In my September post, I dug just a bit into the why of the Serena domination, but suffice it to say that Venus’ seven Grand Slam wins underrepresent her excellence. They also only scratch the surface of her historic importance.

 

Now that more eyes are on her again, let’s take a moment to recognize Venus Williams for her trailblazing brilliance.

 

Let’s go, Venus!

 

 

Love for Venus

 

Can we show some love for Venus Williams? Please? PLEASE!

 

No, really. Let’s stop to think about her career. Venus is one of the 10 greatest players in the history of women’s tennis. Seven Grand Slam titles, four Olympic gold medals, a revolutionary combination of power, speed and athleticism and so much more. Yet she’s barely an afterthought these days. BECAUSE HER LITTLE SISTER IS THE GOAT!

 

Before Serena ruled the world, Venus was the one in the vanguard. It was Venus who started living out the experiments of the mad tennis scientist, Richard Williams. Venus was the trailblazer who first wore the beaded braids, first broke down the doors of the country club, first survived the slings and arrows of (thinly veiled) racism, first informed the world that Black girls from the ‘hood could be any damn thing they wanted.
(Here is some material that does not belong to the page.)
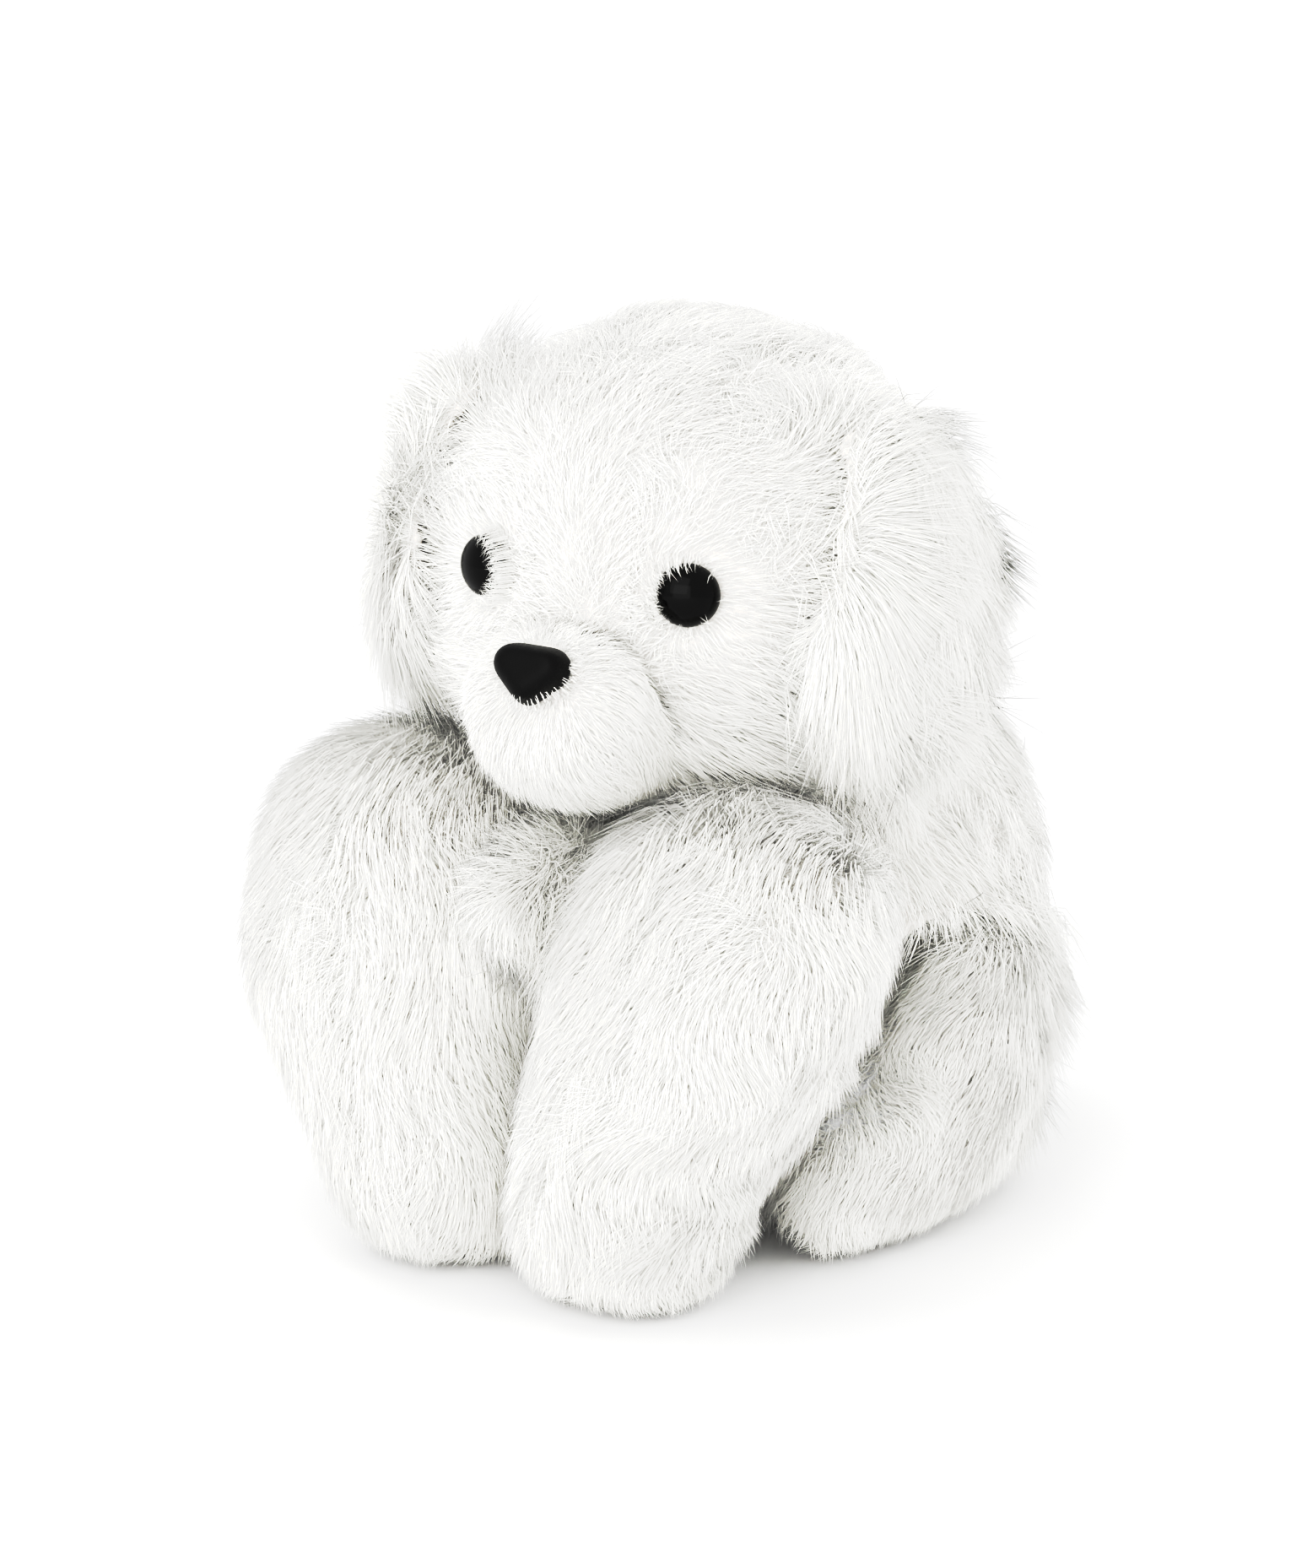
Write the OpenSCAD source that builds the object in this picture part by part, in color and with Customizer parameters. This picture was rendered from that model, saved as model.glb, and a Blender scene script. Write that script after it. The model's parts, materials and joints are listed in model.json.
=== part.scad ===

That was Venus.

 

It was also Venus who sheltered, shepherded and protected the true Golden Child, Serena, from the media, jealous players and even the mad scientist. She was the caretaking nurturer who made the more delicate Serena secure. It was Venus who suffered loss after loss so graciously. Remember the first Serena Slam from more than a decade ago? Guess who the finalist was, all four times. Venus kept losing to Serena, watching her place in history usurped by her baby sister. While smiling and taking pictures.

 

When women in tennis won their fight for equal prize money, it was Venus who was at the forefront of that movement.  When both Venus and Serena took time away from their sport to pursue other passions, it was Venus who made the public statements, responded to the carping legends and diffused the tension. 

 

While everyone, including me, applauds Roger Federer for his slow, graceful descent from Mount Olympus, please recognize that he’s still the second best player in the world! His tumble has been relatively easy. Venus has fallen from the heights to a far less appealing plane. Now she’s consistently ranked in the 20s, struggling to make even quarterfinals at big events, and has downshifted from ‘Favorite’ to ‘Contender’ to ‘Darkhorse’ to ‘Legend’. Despite her battle with the autoimmune disease Sjogren’s Syndrome, Venus still competes against players she inspired as toddlers. All with inordinate class.

 

So, regardless of how Venus finishes this US Open tournament and her career, I want to take a moment to acknowledge one of the unappreciated greats of the modern athletic and cultural universe.

 

Thank you, Venus. Keep on keepin’ on!